The problem is, history is pretty clear about the eventual fate of Herod Antipas and it was not death-by-angel-smiting. Instead, he was eventually found guilty of treason by Caligula and, around 39 CE, was stripped of his authority, his money, and exiled to Gaul where he died a few years later. One could make the argument that this fate might be the metaphoric equivalent of “an angel of the Lord struck him down” but then that indulgence just leads us back to questioning whether these inclusions of the “angel of the Lord” into various jailbreaks and auditory visions might not also be allegorical rather than objective in their inclusion into the story. Luke also finishes up the chapter after discussing Herod’s fate by recording that “When Barnabus and Saul had finished their mission, they returned from Jerusalem, taking with them John, also called Mark” [12:25], suggesting again that Herod’s death had already occurred before they left though his death actually occurred some years later and well-outside of the radar of history. The historical accountability of Herod’s removal does give us a framework to state with some certainty that the events described up to this point probably occurred within six years or so of Jesus’s crucifixion.

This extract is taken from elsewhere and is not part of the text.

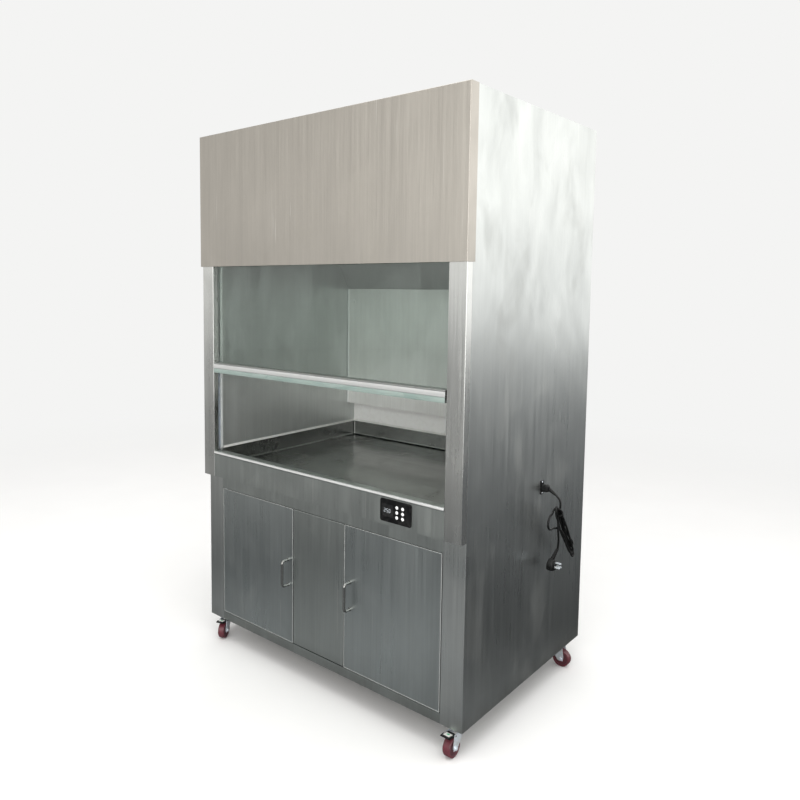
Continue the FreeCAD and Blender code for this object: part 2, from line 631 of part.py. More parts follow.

All but one section of the remaining fifteen chapters of Acts deals with Saul’s missions to recruit believers to the newly-dubbed Christian religion. It is valuable to note that, at this point in Saul’s ministry, his role is, in some ways, subordinate to that of Barnabas. Barnabas, unlike Saul, was from the original Twelve Witnesses and was one of the direct recipients of the tongue of fire via the indwelling of the Holy Spirit and, by older Church protocols, one of the few authorized to oversee the two-fold initiation process of baptism and indwelling of the Holy Spirit. Strangely, though, this formula is evoked with decreasing frequency once the narrative of the ministry leaves Judea.

The evangelizing duo made their first post-Antioch ministry in Cyprus, the island upon which Barnabas was born, where they had to get past another Jewish sorcerer named Elymas. In the description of this passage, we are treated to the first usage of the name by which Saul of Tarsus would eventually be best known, Paul, and given some insights into the nature of Paul and Barnabas’s partnership.

The proconsul, an intelligent man, sent for Barnabas and Saul because he wanted to hear the word of God. But Elymas the sorcerer (for that is what his name means) opposed them and tried to turn the proconsul from the faith. Then Saul, who was also called Paul, filled with Holy Spirit, looked straight at Elymas and said, “You are a child of the devil and an enemy of everything that is right! You are full of all kinds of deceit and trickery. Will you never stop perverting the right ways of the Lord? Now the hand of the Lord is against you. You are going to be blind, and for a time you will be unable to see the light of the sun.” Immediately mist and darkness came over him, and he groped about, seeking someone to lead him by the hand. When the proconsul saw what had happened, he believed, for he was amazed at the teaching about the Lord. [13:8-12]

Notice that Barnabas is listed first in their partnership but it is Saul who takes things to the next level and directly calls out Elymas. Elymas’s punishment also mirrors Paul’s own experience on the road to Damascus and is one of only a few examples in the New Testament of God causing blindness, rather than healing it.